HD. In France we are forced to respect an equality in the air time allotted to different candidates…

Ken Loach. It’s the same in Great Britain. But it’s never respected. Take Jeremy Corbyn. A university study has demonstrated that in the first 10 days of the Labour leadership election the BBC gave twice as much airtime to anti-Corbyn views as to pro-Corbyn views, which is not to mention all the mocking criticism written by its editorialists. There in a nutshell is the arrogance of the ruling class.

HD. With the arrival of Jeremy Corbyn, do you believe again in the Labour Party?

Ken Loach. Labour have always been social democrats with a right-wing leadership. They use the rhetoric of the working classes in their aim of protecting big employers. The Labour Party has always had a socialist current, which has been stronger or weaker at particular points in time, with at times a small Marxist element. With Blair, this completely disappeared. There is a small group of left-wing social democrats, people of principle such as Jeremy Corbyn and John McDonnell, who are opposed to privatisation. They even led the anti-war movement alongside people who were not part of their party. These people are walking in the footsteps of Tony Benn. Due to a tactical error by the right wing of the party Jeremy Corbyn was put forward as a candidate. They were sure he would never be elected and they would be applauded as democrats. In the end, 60% of members and supporters voted for him.

When he won, the right wing attacked on all fronts, accusing him of dividing the party. He is the first ever leader to the Labour Party to attend, in that capacity, a picket line. No other leader had ever done that in 100 years. He has proposed, if elected Prime Minister to eliminate private companies in health care provision and to renationalise public transport. Several large multinationals will lose their influence. He has not made the same commitment for other public services such as water, gas, electricity, nuclear energy…but a debate about the benefits of taking things out of private hands is unfolding. He is talking about investing public money in industry and regenerating areas that have been abandoned.

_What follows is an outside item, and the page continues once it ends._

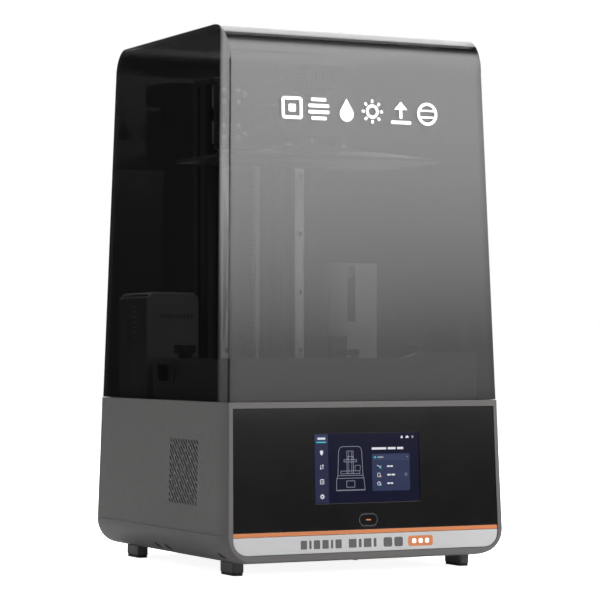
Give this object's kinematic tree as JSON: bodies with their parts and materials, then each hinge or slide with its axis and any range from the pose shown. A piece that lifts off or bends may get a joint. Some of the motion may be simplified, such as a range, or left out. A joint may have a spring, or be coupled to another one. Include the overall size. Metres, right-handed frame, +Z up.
{
  "type": "resin 3d printer",
  "caption": "Masked-LCD resin printer: grey drafted base with touch display and vent grilles, smoked lift-off hood, twin-rail Z axis with build plate, resin vat, heater and resin feed unit.",
  "frame": {"origin": "middle of the footprint, on the surface the machine stands on", "axes": "+Z up, front face towards -Y, +X to the right seen from the front"},
  "size_m": [0.2978, 0.3141, 0.515],
  "materials": {
    "housing_grey": "satin warm grey",
    "panel_black": "gloss black",
    "hood_tint": "smoked translucent gloss",
    "accent_orange": "orange",
    "strip_silver": "satin silver",
    "rubber": "matte black",
    "steel": "ground",
    "aluminium": "bead blasted",
    "anodised_black": "black anodised",
    "dark_plastic": "matte black",
    "vat_dark": "matte dark grey",
    "circuit_board": "green laminate",
    "screen_glass": "dark display glass",
    "clear_film": "clear",
    "brass": "turned",
    "bottle_plastic": "dark satin"
  },
  "bodies": {
    "base": {"lower_housing": "housing_grey", "front_bezel": "panel_black", "display_glass": "screen_glass", "accent_strip": "accent_orange", "name_strip": "strip_silver", "foot_front_left": "housing_grey", "foot_front_right": "housing_grey", "foot_rear_left": "housing_grey", "foot_rear_right": "housing_grey", "foot_pad_front_left": "rubber", "foot_pad_front_right": "rubber", "foot_pad_rear_left": "rubber", "foot_pad_rear_right": "rubber", "deck_plate": "anodised_black", "hood_seal": "rubber", "chassis_plate": "steel", "light_box": "aluminium", "led_board": "circuit_board", "heat_sink": "aluminium", "fan_frame": "dark_plastic", "mainboard": "circuit_board", "power_supply": "aluminium", "rear_panel": "dark_plastic", "power_inlet": "dark_plastic", "z_motor": "anodised_black", "column_beam": "anodised_black", "column_cap": "anodised_black", "rail_left": "steel", "rail_right": "steel", "resin_vat": "vat_dark", "film_clamp": "steel", "release_film": "clear_film", "exposure_screen": "panel_black", "screen_glass": "clear_film", "heater_unit": "dark_plastic", "feed_unit": "dark_plastic", "feed_spout": "dark_plastic"},
    "hood": {"hood": "hood_tint"},
    "screw": {"lead_screw": "steel", "screw_coupling": "aluminium"},
    "carriage": {"carriage_plate": "anodised_black", "bearing_upper_left": "steel", "bearing_upper_right": "steel", "bearing_lower_left": "steel", "bearing_lower_right": "steel", "lead_nut": "brass", "platform_arm": "anodised_black"},
    "platform": {"platform_head": "dark_plastic", "build_plate": "aluminium", "leveling_screw_front_left": "steel", "leveling_screw_front_right": "steel", "leveling_screw_rear_left": "steel", "leveling_screw_rear_right": "steel"},
    "clamp_lever": {"clamp_lever": "dark_plastic"},
    "vat_knob_left": {"vat_knob_left": "aluminium"},
    "vat_knob_right": {"vat_knob_right": "aluminium"},
    "power_button": {"power_button": "panel_black"},
    "rocker": {"rocker_switch": "dark_plastic"},
    "fan_rotor": {"fan_rotor": "dark_plastic"},
    "bottle": {"resin_bottle": "bottle_plastic"}
  },
  "joints": [
    {"name": "hood_lift", "type": "slide", "parent": "base", "child": "hood", "axis": [0, 0, 1], "range_m": [0, 0.34]},
    {"name": "z_travel", "type": "slide", "parent": "base", "child": "carriage", "axis": [0, 0, 1], "range_m": [-0.228, 0]},
    {"name": "screw_spin", "type": "hinge", "parent": "base", "child": "screw", "pos_m": [0, 0.09, 0.3], "axis": [0, 0, 1], "range_deg": [0, 16417]},
    {"name": "platform_release", "type": "slide", "parent": "carriage", "child": "platform", "axis": [0, 0, 1], "range_m": [0, 0.006]},
    {"name": "clamp_lever_lift", "type": "hinge", "parent": "platform", "child": "clamp_lever", "pos_m": [0, -0.012, 0.4735], "axis": [-1, 0, 0], "range_deg": [0, 15]},
    {"name": "vat_knob_left_turn", "type": "hinge", "parent": "base", "child": "vat_knob_left", "pos_m": [-0.1272, -0.0175, 0.211], "axis": [0, 0, 1], "range_deg": [0, 1080]},
    {"name": "vat_knob_right_turn", "type": "hinge", "parent": "base", "child": "vat_knob_right", "pos_m": [0.1272, -0.0175, 0.211], "axis": [0, 0, 1], "range_deg": [0, 1080]},
    {"name": "power_button_press", "type": "slide", "parent": "base", "child": "power_button", "axis": [0, 0.999, -0.044], "range_m": [0, 0.0012], "stiffness_N_per_m": 400},
    {"name": "rocker_tilt", "type": "hinge", "parent": "base", "child": "rocker", "pos_m": [0.099, 0.1452, 0.075], "axis": [1, 0, 0], "range_deg": [-14, 0]},
    {"name": "fan_spin", "type": "hinge", "parent": "base", "child": "fan_rotor", "pos_m": [-0.1361, -0.0594, 0.095], "axis": [1, 0, 0], "continuous": true},
    {"name": "bottle_lift", "type": "slide", "parent": "base", "child": "bottle", "axis": [0, 0, 1], "range_m": [0, 0.15]}
  ],
  "couplings": [
    {"joint": "screw_spin", "follows": "z_travel", "rad_per_m": -1256.6}
  ]
}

Private money would be reclaimed. It would be a big set-back for private companies which have made large profits on the backs of public services. That is why he’s being attacked. After that, the attacks will come from the World Bank, the European Commission and, undoubtedly, the United States.

All previous attempts to turn Labour into a mass party historically have failed. Now, it has gone from 190,000 to nearly 600,000 members. This man presented in the press as pathetic and unpopular has drawn nearly half a million people in Labour to transform it into the largest social-democratic party in Europe. This is incredible as this movement includes, above all, young people. I hope this proves to be a serious and substantive movement.